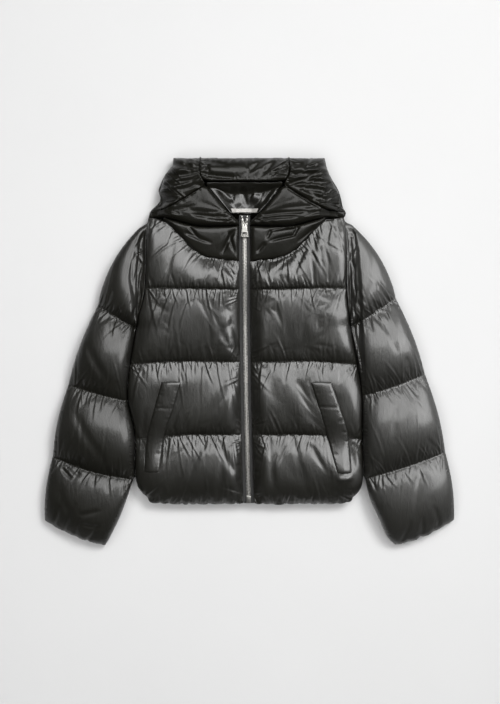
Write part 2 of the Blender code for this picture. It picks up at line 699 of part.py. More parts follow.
def hood_wing(name, side, finish, group):
    """Front edge of the hood: a smooth flap from the shoulder to the zip."""
    def lower(u):
        distance = mix(0.187, ZIP_HALF_TAPE, u)
        return ZIP_TOP_X + side * distance, zip_line(WING_CREASE, distance) + SEAM_GAP

    def upper(u):
        if u < WING_BEND:
            distance = mix(0.187, 0.079, u / WING_BEND)
            return ZIP_TOP_X + side * distance, zip_line(WING_SEAM, distance) - SEAM_GAP
        distance = mix(0.0745, ZIP_HALF_TAPE, (u - WING_BEND) / (1.0 - WING_BEND))
        return ZIP_TOP_X + side * distance, zip_line(FACE_OPENING, distance)

    rolls = ((0.012, 0.026), (0.014, 0.030), (0.020, 0.010), (0.012, 0.022))
    return hood_pad(name, 18, 8, between_edges(lower, upper), 0.044, rolls, finish, group)


def collar(name, side, finish, group):
    """Lower front of the hood, between the neck seam and the fold of its front edge."""
    def lower(u):
        distance = mix(0.160, ZIP_HALF_TAPE, u)
        return ZIP_TOP_X + side * distance, zip_line(NECK_SEAM, distance) + SEAM_GAP

    def upper(u):
        distance = mix(0.160, ZIP_HALF_TAPE, u)
        return ZIP_TOP_X + side * distance, zip_line(WING_CREASE, distance) - SEAM_GAP

    rolls = ((0.018, 0.016), (0.010, 0.022), (0.030, 0.012), (0.014, 0.021))
    return hood_pad(name, 16, 7, between_edges(lower, upper), 0.036, rolls, finish, group)


def hood_inside(name, finish, group):
    """The hood's back as it shows through the face opening."""
    ys = [row.y for row in FACE_OPENING]
    distances = [row.distance for row in FACE_OPENING]

    def edge(y):
        half = smooth_read(ys, distances, y) - INSIDE_CLEAR
        return lambda u: (ZIP_TOP_X + mix(-half, half, u), y)

    lower = edge(LABEL_Y - LABEL_HEIGHT / 2 - 0.002)
    upper = edge(FACE_EDGE_Y - 2 * INSIDE_CLEAR)
    rolls = ((0.006, INSIDE_LOFT), (0.014, 0.006), (0.012, 0.006), (0.012, 0.006))
    return hood_pad(name, 10, 6, between_edges(lower, upper), INSIDE_LOFT, rolls, finish, group)


# --- pockets, zip and label ---------------------------------------------------------------

def join_shapes(target, other, operation):
    """Union with, or difference by, another mesh object, which is then removed."""
    modifier = target.modifiers.new("join", "BOOLEAN")
    modifier.operation = operation
    modifier.object = other
    bpy.context.view_layer.update()
    evaluated = target.evaluated_get(bpy.context.evaluated_depsgraph_get())
    mesh = bpy.data.meshes.new_from_object(evaluated)
    target.modifiers.clear()
    target.data = mesh
    bpy.data.objects.remove(other, do_unlink=True)


def pocket_welt(name, side, ends, front_piece, finish, group, cutters):
    """Padded welt that lies on the front: its underside is the front's own surface."""
    places = [end.y for end in ends]

    def shape(u, v):
        y = mix(places[0], places[-1], v)
        outer = smooth_read(places, [end.outer_x for end in ends], y)
        inner = smooth_read(places, [end.inner_x for end in ends], y)
        width, length = abs(outer - inner), abs(places[-1] - places[0])
        seam = math.exp(-((y + 0.110) / 0.008) ** 2)
        z = edge_blend(POCKET_LOFT * (1.0 - 0.55 * seam), (
            (u * width, 0.012, 0.0035), ((1.0 - u) * width, 0.012, 0.0030),
            (v * length, 0.016, 0.0030), ((1.0 - v) * length, 0.014, 0.0030)))
        x = mix(outer, inner, u)
        ray = Vector((0.0, 0.0, -1.0))
        hit, where, _normal, _index = front_piece.ray_cast(Vector((x, y, 0.2)), ray)
        return x, y, (where.z if hit else PAD_BASE_Z) + REST_GAP + z

    bpy.context.view_layer.update()
    welt = pad(name, 6, 22, shape, finish, group, base_z=PAD_BASE_Z + 0.004)
    cutter = front_piece.copy()
    cutter.data = front_piece.data.copy()
    cutter.location.z += REST_GAP
    cutter.hide_render = True
    cutter.display_type = "WIRE"
    cutters.objects.link(cutter)
    join_shapes(welt, cutter, "DIFFERENCE")
    return welt


def strip(name, left_edge, right_edge, low_y, high_y, bottom, thickness, finish, group):
    """A flat band along the zip; the edges are distances from its centre line."""
    rows = 18
    bm = bmesh.new()
    bmesh.ops.create_grid(bm, x_segments=1, y_segments=rows, size=0.5)
    for vert in bm.verts:
        y = mix(low_y, high_y, vert.co.y + 0.5)
        x = zip_x(y) + mix(left_edge, right_edge, vert.co.x + 0.5)
        vert.co = Vector((x, y, bottom + zip_rise(y)))
    extruded = bmesh.ops.extrude_face_region(bm, geom=bm.faces[:])["geom"]
    for item in extruded:
        if isinstance(item, bmesh.types.BMVert):
            item.co.z += thickness
    return keep(bm, name, finish, group, smooth=False)


def block(name, size, centre, finish, group, bevel=0.0):
    bm = bmesh.new()
    bmesh.ops.create_cube(bm, size=1.0)
    bmesh.ops.scale(bm, vec=size, verts=bm.verts[:])
    if bevel:
        bmesh.ops.bevel(bm, geom=bm.edges[:], offset=bevel, segments=2, profile=0.5,
                        affect="EDGES")
    bmesh.ops.translate(bm, vec=centre, verts=bm.verts[:])
    return keep(bm, name, finish, group)


def taper(piece, low_y, high_y, low_width, high_width):
    """Give a plate straight slanting sides from one width to another."""
    full = max(abs(v.co.x) for v in piece.data.vertices)
    for vert in piece.data.vertices:
        t = clamp((vert.co.y - low_y) / (high_y - low_y))
        vert.co.x *= mix(low_width, high_width, t) / (2.0 * full)


def zip_slider(name, plate_z, finish, group):
    """Slider body over the chain, with side flanges and the bail that holds the puller."""
    low_y = SLIDER_TOP_Y - SLIDER_LENGTH
    middle_y = (SLIDER_TOP_Y + low_y) / 2
    slider = block(name, (SLIDER_TOP_WIDTH, SLIDER_LENGTH, SLIDER_PLATE),
                   (0.0, middle_y, plate_z + SLIDER_PLATE / 2), finish, group, 0.0007)
    taper(slider, low_y, SLIDER_TOP_Y, SLIDER_LOW_WIDTH, SLIDER_TOP_WIDTH)
    flange_height = CHAIN_THICK - 0.0002
    for side in (-1, 1):
        flange = block("flange", (0.0011, SLIDER_LENGTH - 0.006, flange_height + 0.001),
                       (side * (CHAIN_HALF_WIDTH + 0.00105), middle_y,
                        plate_z - flange_height / 2 + 0.0005), finish, group)
        join_shapes(slider, flange, "UNION")
    bpy.ops.mesh.primitive_torus_add(
        major_radius=BAIL_RADIUS, minor_radius=BAIL_WIRE, major_segments=20, minor_segments=8,
        rotation=(0.0, math.pi / 2, 0.0),
        location=(0.0, PULLER_Y, plate_z + SLIDER_PLATE + BAIL_LIFT))
    bail = bpy.context.active_object
    bpy.ops.object.transform_apply(location=True, rotation=True, scale=True)
    join_shapes(slider, bail, "UNION")
    slider.location.x = zip_x(PULLER_Y)
    return slider


def zip_puller(name, axis_z, finish, group):
    """Pull tab, hinged on its top bar; its origin is on the hinge axis."""
    tab_start = 0.0002
    middle = -(PULLER_LENGTH + tab_start) / 2
    puller = block(name, (PULLER_LOW_WIDTH, PULLER_LENGTH - tab_start, PULLER_THICK),
                   (0.0, middle, 0.0), finish, group, 0.0005)
    taper(puller, -PULLER_LENGTH, -0.004, PULLER_LOW_WIDTH, PULLER_TOP_WIDTH)
    slot_half = BAIL_WIRE + 0.0005
    slot_end = BAIL_RADIUS + BAIL_WIRE + 0.0008
    slot = block("slot", (2 * slot_half, slot_end + 0.001, 0.01),
                 (0.0, -slot_end / 2 + 0.0005, 0.0), finish, group)
    join_shapes(puller, slot, "DIFFERENCE")
    window = block("window", (0.0078, 0.0050, 0.01), (0.0, -PULLER_LENGTH + 0.0052, 0.0),
                   finish, group)
    join_shapes(puller, window, "DIFFERENCE")
    bpy.ops.mesh.primitive_cylinder_add(vertices=16, radius=PIN_RADIUS, depth=PULLER_TOP_WIDTH,
                                        rotation=(0.0, math.pi / 2, 0.0))
    pin = bpy.context.active_object
    bpy.ops.object.transform_apply(location=True, rotation=True, scale=True)
    join_shapes(puller, pin, "UNION")
    puller.location = (zip_x(PULLER_Y), PULLER_Y, axis_z)
    return puller


def main():
    for leftover in list(bpy.data.objects):
        bpy.data.objects.remove(leftover, do_unlink=True)
    jacket = new_collection("puffer_jacket")
    cutters = new_collection("cutters")
    nylon = material("glossy_nylon", NYLON, 0.32)
    inside = material("nylon_inside", NYLON_INSIDE, 0.36)
    tape = material("zip_tape", TAPE_BLACK, 0.85)
    steel = material("zip_steel", STEEL, 0.28, 1.0)
    white = material("label_cloth", LABEL_WHITE, 0.80)

    back("back", nylon, jacket)
    hood_back("hood_back", nylon, jacket)
    hood_inside("hood_inside", inside, jacket)
    hood_crown("hood_crown", nylon, jacket)
    sides = (("right", -1, RIGHT_SLEEVE, RIGHT_POCKET), ("left", 1, LEFT_SLEEVE, LEFT_POCKET))
    for word, side, rings, pocket in sides:
        panel = front(f"front_{word}", side, nylon, jacket)
        sleeve(f"sleeve_{word}", side, rings, nylon, jacket)
        collar(f"collar_{word}", side, nylon, jacket)
        hood_wing(f"hood_wing_{word}", side, nylon, jacket)
        hood_side(f"hood_side_{word}", side, nylon, jacket)
        pocket_welt(f"pocket_welt_{word}", side, pocket, panel, nylon, jacket, cutters)

    tape_z = PAD_BASE_Z + REST_GAP
    chain_z = tape_z + TAPE_THICK + REST_GAP
    for word, side in (("right", -1), ("left", 1)):
        edges = sorted((side * 0.0002, side * (ZIP_HALF_TAPE - REST_GAP)))
        strip(f"zip_tape_{word}", edges[0], edges[1], ZIP_BOTTOM_Y, ZIP_TOP_Y, tape_z,
              TAPE_THICK, tape, jacket)
    strip("zip_chain", -CHAIN_HALF_WIDTH, CHAIN_HALF_WIDTH, ZIP_BOTTOM_Y + 0.0155,
          SLIDER_TOP_Y - 0.001, chain_z, CHAIN_THICK, steel, jacket)
    plate_z = chain_z + ZIP_RISE + CHAIN_THICK + REST_GAP
    zip_slider("zip_slider", plate_z, steel, jacket)
    zip_puller("zip_puller", plate_z + SLIDER_PLATE + PIN_LIFT, steel, jacket)
    for word, side in (("right", -1), ("left", 1)):
        block(f"zip_top_stop_{word}", (0.0035, 0.0040, 0.0030),
              (ZIP_TOP_X + side * 0.0055, SLIDER_TOP_Y + 0.0035, chain_z + ZIP_RISE + 0.0015),
              steel, jacket, 0.0005)
    block("zip_bottom_stop", (0.0090, 0.0150, 0.0042),
          (zip_x(ZIP_BOTTOM_Y + 0.0075), ZIP_BOTTOM_Y + 0.0077, chain_z + 0.0021),
          steel, jacket, 0.0008)
    label = block("neck_label", (LABEL_TOP_WIDTH, LABEL_HEIGHT, LABEL_THICK),
                  (0.0, LABEL_Y, PAD_BASE_Z + INSIDE_LOFT + REST_GAP + LABEL_THICK / 2),
                  white, jacket, 0.0002)
    taper(label, LABEL_Y - LABEL_HEIGHT / 2, LABEL_Y + LABEL_HEIGHT / 2, LABEL_LOW_WIDTH,
          LABEL_TOP_WIDTH)
    label.location.x = ZIP_TOP_X


main()
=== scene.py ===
"""Hooded puffer jacket, zipped up and laid flat on its back: the look of every sewn piece.

Metres, +Z up. The hood points to +Y and the wearer's right sleeve to -X. A side is -1 for the
wearer's right and 1 for the left. The first number given to uneven, scallops, gathers and
puckers is only the seed of their random draws.
"""
import math
import random

import bmesh
import bpy
import numpy as np
from mathutils import Matrix, Vector
from mathutils.bvhtree import BVHTree


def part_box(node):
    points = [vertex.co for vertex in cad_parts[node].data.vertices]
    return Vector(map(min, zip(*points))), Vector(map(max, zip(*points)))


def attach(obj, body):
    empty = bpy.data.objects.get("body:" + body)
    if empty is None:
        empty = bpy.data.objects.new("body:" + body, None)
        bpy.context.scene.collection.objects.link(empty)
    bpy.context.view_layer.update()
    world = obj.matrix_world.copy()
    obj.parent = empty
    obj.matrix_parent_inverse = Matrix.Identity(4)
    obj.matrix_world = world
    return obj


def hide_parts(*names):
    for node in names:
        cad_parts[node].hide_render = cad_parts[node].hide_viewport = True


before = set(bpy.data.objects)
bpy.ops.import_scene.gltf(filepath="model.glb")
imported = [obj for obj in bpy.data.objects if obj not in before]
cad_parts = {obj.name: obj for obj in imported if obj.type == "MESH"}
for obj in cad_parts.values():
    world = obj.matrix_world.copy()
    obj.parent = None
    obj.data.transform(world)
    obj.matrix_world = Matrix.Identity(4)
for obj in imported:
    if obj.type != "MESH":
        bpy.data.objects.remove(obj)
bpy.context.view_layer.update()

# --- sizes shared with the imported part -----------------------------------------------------

SEAM_GAP = 0.0004                 # half the hairline between two sewn pieces
BACK_TOP_Z, PAD_BASE_Z = 0.0297, 0.0300
ZIP_TOP_X, ZIP_LEAN, ZIP_LEAN_FROM_Y = -0.0098, 0.0296, 0.2240
ZIP_TOP_Y, ZIP_BOTTOM_Y, ZIP_HALF_TAPE = 0.2720, -0.3020, 0.0110
ZIP_RISE, ZIP_RISE_FROM_Y, ZIP_RISE_TO_Y = 0.0155, 0.050, 0.185
SLIDER_Z, HINGE_Y, HINGE_Z = 0.0521, 0.2540, 0.0549
SHOULDER_Y, ARMPIT_Y = 0.2665, 0.0450
HOOD_TOP_Y, HOOD_EDGE_INSET, FACE_EDGE_Y = 0.3900, 0.0035, 0.3360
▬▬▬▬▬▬
Output exactly the lines running from the line containing "taper(label, LABEL_Y - LABEL_HEIGHT" through the line containing "points = [vertex.co", and only those lines.

    taper(label, LABEL_Y - LABEL_HEIGHT / 2, LABEL_Y + LABEL_HEIGHT / 2, LABEL_LOW_WIDTH,
          LABEL_TOP_WIDTH)
    label.location.x = ZIP_TOP_X


main()
=== scene.py ===
"""Hooded puffer jacket, zipped up and laid flat on its back: the look of every sewn piece.

Metres, +Z up. The hood points to +Y and the wearer's right sleeve to -X. A side is -1 for the
wearer's right and 1 for the left. The first number given to uneven, scallops, gathers and
puckers is only the seed of their random draws.
"""
import math
import random

import bmesh
import bpy
import numpy as np
from mathutils import Matrix, Vector
from mathutils.bvhtree import BVHTree


def part_box(node):
    points = [vertex.co for vertex in cad_parts[node].data.vertices]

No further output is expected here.